# DIRECTIVE
Starting at the line containing "MARKER_Y = FRONT_AXLE - 300", copy each line exactly, ending with the line containing "for node in". Leave out everything else.

# MATERIAL PROVIDED
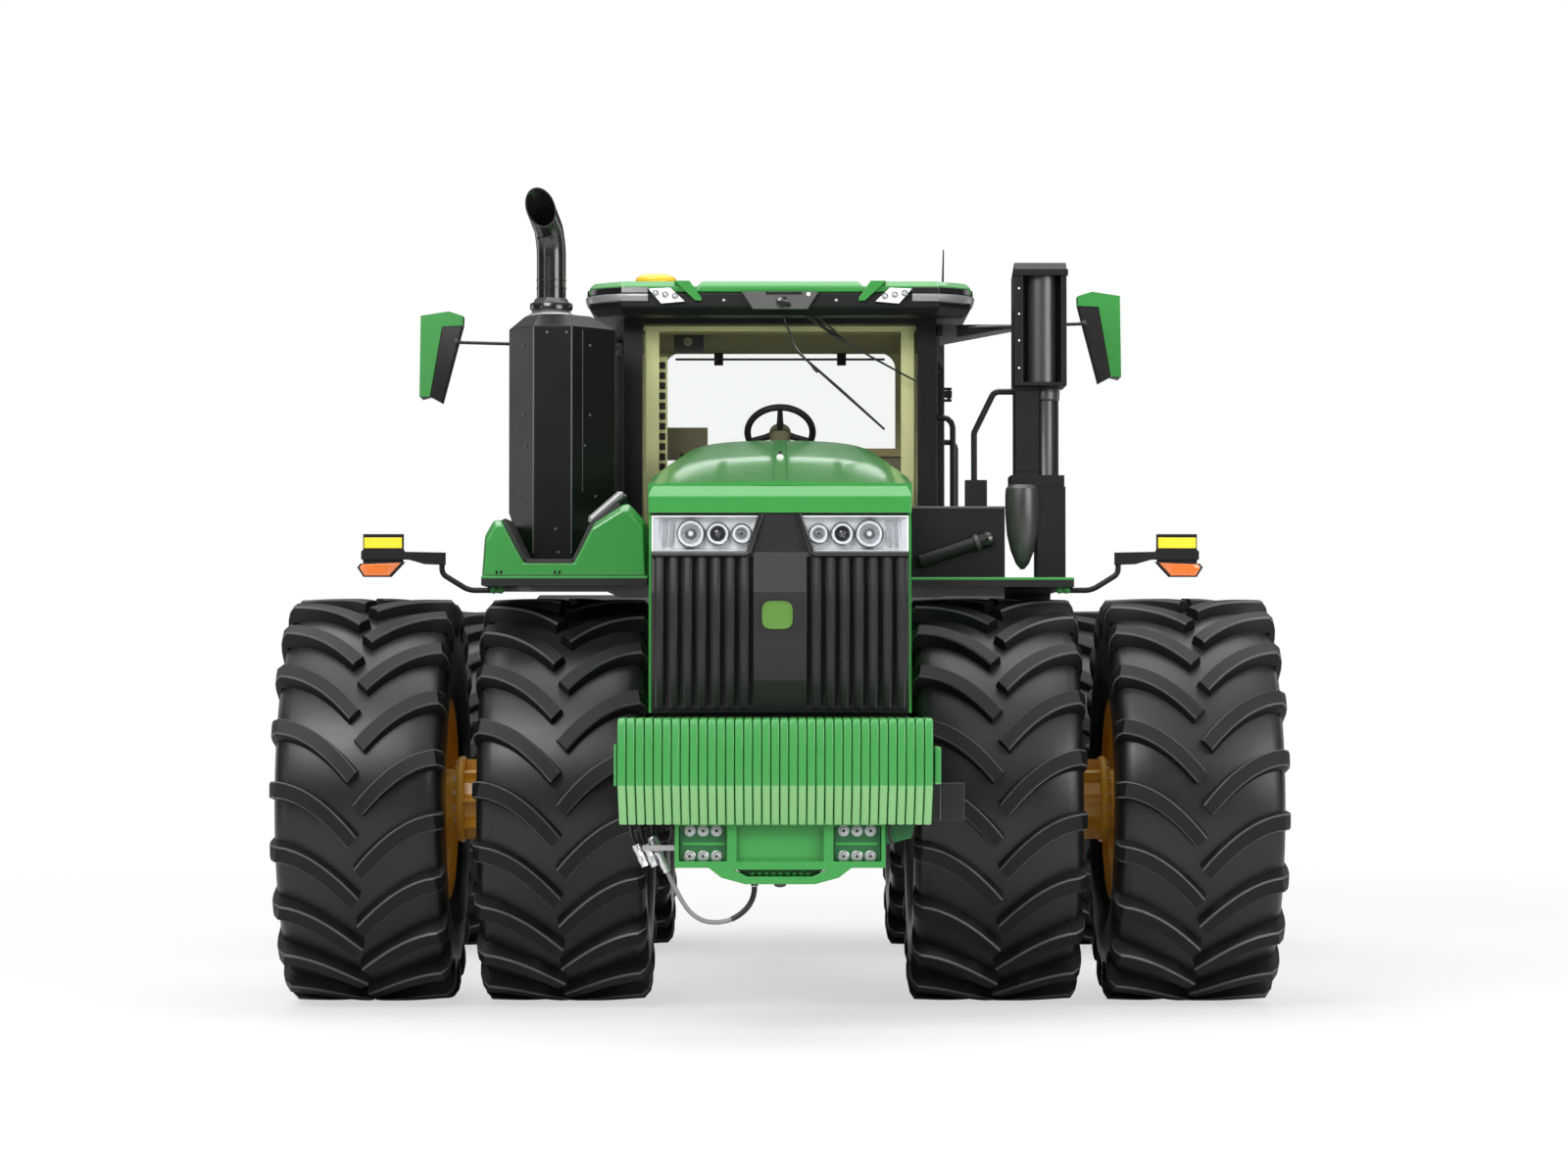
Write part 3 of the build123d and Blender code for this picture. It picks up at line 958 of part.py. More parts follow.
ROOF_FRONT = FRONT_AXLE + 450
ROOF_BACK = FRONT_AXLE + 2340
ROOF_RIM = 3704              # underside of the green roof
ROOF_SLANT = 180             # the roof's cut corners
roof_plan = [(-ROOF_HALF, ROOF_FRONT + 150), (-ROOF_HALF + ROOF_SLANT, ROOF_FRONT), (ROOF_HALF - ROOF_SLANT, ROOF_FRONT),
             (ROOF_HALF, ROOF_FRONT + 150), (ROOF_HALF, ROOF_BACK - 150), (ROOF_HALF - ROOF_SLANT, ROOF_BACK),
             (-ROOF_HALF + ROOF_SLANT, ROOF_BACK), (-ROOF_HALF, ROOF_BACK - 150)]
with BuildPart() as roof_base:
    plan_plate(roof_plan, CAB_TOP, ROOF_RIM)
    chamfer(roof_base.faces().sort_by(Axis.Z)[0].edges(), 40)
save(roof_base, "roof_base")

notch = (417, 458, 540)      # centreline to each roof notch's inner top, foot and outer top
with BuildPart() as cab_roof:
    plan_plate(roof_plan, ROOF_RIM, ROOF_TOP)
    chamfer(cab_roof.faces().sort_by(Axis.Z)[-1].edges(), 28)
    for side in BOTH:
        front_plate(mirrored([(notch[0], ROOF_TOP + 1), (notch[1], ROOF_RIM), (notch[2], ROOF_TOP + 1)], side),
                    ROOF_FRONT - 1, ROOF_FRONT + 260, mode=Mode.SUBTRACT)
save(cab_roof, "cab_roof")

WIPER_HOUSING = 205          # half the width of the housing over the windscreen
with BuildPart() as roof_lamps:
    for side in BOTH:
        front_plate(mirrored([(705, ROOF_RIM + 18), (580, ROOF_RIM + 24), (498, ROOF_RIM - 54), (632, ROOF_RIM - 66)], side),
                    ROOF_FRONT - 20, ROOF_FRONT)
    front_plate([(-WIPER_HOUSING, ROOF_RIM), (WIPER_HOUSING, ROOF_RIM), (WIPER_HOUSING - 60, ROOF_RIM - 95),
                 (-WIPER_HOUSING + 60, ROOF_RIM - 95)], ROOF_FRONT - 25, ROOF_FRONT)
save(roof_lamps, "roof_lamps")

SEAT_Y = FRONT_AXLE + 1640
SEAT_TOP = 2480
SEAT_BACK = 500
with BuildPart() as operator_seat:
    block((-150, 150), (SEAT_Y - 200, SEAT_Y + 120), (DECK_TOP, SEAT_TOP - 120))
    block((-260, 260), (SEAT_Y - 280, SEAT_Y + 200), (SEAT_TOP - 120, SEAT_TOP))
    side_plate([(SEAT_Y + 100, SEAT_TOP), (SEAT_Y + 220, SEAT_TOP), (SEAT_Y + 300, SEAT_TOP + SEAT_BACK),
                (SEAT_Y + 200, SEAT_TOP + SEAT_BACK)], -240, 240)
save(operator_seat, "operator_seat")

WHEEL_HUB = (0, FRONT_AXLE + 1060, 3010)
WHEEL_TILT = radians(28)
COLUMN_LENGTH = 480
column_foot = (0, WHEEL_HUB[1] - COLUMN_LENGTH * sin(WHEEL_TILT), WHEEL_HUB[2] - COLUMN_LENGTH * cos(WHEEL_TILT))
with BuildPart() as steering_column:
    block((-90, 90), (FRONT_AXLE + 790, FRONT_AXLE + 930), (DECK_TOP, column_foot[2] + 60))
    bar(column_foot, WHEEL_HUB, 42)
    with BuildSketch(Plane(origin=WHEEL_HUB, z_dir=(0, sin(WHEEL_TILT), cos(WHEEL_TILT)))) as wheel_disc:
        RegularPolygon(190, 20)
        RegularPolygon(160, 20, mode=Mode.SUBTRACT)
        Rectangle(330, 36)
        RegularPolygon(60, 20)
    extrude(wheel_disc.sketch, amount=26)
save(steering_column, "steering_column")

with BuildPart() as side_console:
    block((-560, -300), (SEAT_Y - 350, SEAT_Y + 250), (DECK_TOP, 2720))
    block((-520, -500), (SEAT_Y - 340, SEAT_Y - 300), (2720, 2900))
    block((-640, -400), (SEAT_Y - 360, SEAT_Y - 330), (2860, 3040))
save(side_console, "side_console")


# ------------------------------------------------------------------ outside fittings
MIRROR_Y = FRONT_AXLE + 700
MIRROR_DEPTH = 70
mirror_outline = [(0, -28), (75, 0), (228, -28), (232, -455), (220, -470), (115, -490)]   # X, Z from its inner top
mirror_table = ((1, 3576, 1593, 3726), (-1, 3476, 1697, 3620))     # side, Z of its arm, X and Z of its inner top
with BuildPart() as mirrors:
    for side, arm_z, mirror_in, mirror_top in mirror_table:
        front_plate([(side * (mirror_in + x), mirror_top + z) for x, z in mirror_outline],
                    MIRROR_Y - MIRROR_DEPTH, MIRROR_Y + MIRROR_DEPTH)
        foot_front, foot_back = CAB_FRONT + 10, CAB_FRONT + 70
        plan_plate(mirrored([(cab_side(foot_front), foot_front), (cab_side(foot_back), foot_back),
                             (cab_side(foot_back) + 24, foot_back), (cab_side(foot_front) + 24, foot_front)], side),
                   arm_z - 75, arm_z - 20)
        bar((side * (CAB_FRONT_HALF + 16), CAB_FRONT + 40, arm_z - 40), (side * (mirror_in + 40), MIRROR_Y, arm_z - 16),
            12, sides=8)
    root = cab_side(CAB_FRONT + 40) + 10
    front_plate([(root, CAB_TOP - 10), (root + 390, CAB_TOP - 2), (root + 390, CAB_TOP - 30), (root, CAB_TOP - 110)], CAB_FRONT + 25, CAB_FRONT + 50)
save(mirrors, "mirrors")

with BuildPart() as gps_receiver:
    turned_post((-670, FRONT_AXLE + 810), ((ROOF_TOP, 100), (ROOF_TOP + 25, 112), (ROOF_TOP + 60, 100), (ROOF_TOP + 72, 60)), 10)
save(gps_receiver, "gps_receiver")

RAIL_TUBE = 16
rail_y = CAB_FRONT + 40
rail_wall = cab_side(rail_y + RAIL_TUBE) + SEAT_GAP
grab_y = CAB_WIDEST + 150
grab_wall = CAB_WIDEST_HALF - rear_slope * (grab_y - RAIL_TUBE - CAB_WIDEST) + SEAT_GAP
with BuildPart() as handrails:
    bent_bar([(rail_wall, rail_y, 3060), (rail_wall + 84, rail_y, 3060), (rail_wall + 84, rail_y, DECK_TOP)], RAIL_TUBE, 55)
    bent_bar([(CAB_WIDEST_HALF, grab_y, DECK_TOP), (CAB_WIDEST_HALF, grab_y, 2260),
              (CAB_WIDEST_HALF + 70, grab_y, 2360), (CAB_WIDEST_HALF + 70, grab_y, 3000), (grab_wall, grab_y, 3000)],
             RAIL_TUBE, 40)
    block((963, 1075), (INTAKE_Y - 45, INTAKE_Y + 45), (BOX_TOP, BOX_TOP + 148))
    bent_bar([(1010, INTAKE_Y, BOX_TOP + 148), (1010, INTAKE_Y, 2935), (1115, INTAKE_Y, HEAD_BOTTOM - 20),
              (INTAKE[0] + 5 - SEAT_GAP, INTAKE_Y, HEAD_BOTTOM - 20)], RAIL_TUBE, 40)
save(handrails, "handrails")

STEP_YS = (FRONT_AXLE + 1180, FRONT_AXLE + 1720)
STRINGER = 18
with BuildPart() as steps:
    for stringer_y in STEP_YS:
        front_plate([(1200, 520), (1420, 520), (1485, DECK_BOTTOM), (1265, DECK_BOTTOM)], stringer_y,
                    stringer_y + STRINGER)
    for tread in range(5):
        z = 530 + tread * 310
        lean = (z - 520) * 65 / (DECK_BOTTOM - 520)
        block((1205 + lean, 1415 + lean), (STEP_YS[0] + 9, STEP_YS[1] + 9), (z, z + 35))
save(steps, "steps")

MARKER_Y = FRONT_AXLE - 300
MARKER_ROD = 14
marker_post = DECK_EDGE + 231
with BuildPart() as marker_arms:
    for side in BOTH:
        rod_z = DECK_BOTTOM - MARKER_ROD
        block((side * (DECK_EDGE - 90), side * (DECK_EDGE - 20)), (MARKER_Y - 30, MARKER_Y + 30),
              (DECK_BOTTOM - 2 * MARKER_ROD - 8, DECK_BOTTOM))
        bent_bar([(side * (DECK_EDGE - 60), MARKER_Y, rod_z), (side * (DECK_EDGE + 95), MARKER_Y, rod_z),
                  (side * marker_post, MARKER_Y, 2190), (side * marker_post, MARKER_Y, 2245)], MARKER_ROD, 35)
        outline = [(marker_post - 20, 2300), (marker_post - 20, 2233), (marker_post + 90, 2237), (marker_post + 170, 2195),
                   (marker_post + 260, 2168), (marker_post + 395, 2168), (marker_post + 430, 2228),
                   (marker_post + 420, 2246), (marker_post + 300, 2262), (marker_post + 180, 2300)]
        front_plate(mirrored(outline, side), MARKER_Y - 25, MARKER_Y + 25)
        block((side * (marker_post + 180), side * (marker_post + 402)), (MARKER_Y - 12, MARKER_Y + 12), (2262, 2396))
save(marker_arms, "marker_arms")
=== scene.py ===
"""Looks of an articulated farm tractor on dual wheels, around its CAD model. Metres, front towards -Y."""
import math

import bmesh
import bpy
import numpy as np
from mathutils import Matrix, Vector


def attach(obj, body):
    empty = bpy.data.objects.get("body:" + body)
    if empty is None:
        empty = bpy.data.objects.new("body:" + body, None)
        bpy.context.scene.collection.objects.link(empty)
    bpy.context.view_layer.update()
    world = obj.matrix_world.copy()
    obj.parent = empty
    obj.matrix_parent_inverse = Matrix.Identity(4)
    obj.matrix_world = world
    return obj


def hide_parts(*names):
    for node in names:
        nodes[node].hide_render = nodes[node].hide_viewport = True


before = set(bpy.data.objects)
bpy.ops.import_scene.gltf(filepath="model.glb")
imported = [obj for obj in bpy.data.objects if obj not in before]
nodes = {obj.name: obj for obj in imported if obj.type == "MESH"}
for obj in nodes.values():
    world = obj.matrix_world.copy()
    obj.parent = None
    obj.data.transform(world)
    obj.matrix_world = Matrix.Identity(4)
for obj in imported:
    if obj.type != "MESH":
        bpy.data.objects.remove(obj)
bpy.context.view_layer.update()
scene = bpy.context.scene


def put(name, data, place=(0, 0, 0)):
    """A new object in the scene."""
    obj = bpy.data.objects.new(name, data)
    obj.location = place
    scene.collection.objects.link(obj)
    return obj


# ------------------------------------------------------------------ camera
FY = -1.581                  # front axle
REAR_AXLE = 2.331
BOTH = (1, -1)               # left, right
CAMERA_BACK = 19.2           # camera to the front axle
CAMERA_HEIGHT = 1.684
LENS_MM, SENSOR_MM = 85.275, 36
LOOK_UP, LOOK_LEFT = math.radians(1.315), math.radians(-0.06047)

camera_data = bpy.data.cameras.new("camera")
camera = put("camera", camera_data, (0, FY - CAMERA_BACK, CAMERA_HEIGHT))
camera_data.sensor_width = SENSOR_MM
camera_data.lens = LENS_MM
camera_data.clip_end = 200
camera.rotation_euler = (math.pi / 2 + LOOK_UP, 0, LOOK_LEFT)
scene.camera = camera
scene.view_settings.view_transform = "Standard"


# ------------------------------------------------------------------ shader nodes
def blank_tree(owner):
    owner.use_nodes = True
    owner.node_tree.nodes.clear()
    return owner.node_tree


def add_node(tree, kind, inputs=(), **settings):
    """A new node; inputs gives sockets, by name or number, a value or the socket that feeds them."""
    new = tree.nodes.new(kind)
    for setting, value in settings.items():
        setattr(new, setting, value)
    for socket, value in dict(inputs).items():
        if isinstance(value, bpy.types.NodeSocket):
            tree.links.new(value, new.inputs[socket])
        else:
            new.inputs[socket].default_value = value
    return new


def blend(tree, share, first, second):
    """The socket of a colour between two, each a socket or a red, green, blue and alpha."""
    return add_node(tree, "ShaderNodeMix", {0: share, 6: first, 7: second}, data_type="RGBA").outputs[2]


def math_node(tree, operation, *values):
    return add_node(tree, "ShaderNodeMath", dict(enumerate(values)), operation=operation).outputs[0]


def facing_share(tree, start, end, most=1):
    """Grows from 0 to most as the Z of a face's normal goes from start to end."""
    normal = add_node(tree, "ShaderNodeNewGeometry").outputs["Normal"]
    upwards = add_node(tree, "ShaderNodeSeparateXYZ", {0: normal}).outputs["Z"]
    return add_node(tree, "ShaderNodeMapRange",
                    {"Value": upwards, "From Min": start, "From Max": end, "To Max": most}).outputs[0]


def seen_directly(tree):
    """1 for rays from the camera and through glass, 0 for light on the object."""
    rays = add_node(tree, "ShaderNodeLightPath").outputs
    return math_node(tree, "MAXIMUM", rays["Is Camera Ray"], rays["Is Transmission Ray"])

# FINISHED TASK
MARKER_Y = FRONT_AXLE - 300
MARKER_ROD = 14
marker_post = DECK_EDGE + 231
with BuildPart() as marker_arms:
    for side in BOTH:
        rod_z = DECK_BOTTOM - MARKER_ROD
        block((side * (DECK_EDGE - 90), side * (DECK_EDGE - 20)), (MARKER_Y - 30, MARKER_Y + 30),
              (DECK_BOTTOM - 2 * MARKER_ROD - 8, DECK_BOTTOM))
        bent_bar([(side * (DECK_EDGE - 60), MARKER_Y, rod_z), (side * (DECK_EDGE + 95), MARKER_Y, rod_z),
                  (side * marker_post, MARKER_Y, 2190), (side * marker_post, MARKER_Y, 2245)], MARKER_ROD, 35)
        outline = [(marker_post - 20, 2300), (marker_post - 20, 2233), (marker_post + 90, 2237), (marker_post + 170, 2195),
                   (marker_post + 260, 2168), (marker_post + 395, 2168), (marker_post + 430, 2228),
                   (marker_post + 420, 2246), (marker_post + 300, 2262), (marker_post + 180, 2300)]
        front_plate(mirrored(outline, side), MARKER_Y - 25, MARKER_Y + 25)
        block((side * (marker_post + 180), side * (marker_post + 402)), (MARKER_Y - 12, MARKER_Y + 12), (2262, 2396))
save(marker_arms, "marker_arms")
=== scene.py ===
"""Looks of an articulated farm tractor on dual wheels, around its CAD model. Metres, front towards -Y."""
import math

import bmesh
import bpy
import numpy as np
from mathutils import Matrix, Vector


def attach(obj, body):
    empty = bpy.data.objects.get("body:" + body)
    if empty is None:
        empty = bpy.data.objects.new("body:" + body, None)
        bpy.context.scene.collection.objects.link(empty)
    bpy.context.view_layer.update()
    world = obj.matrix_world.copy()
    obj.parent = empty
    obj.matrix_parent_inverse = Matrix.Identity(4)
    obj.matrix_world = world
    return obj


def hide_parts(*names):
    for node in names:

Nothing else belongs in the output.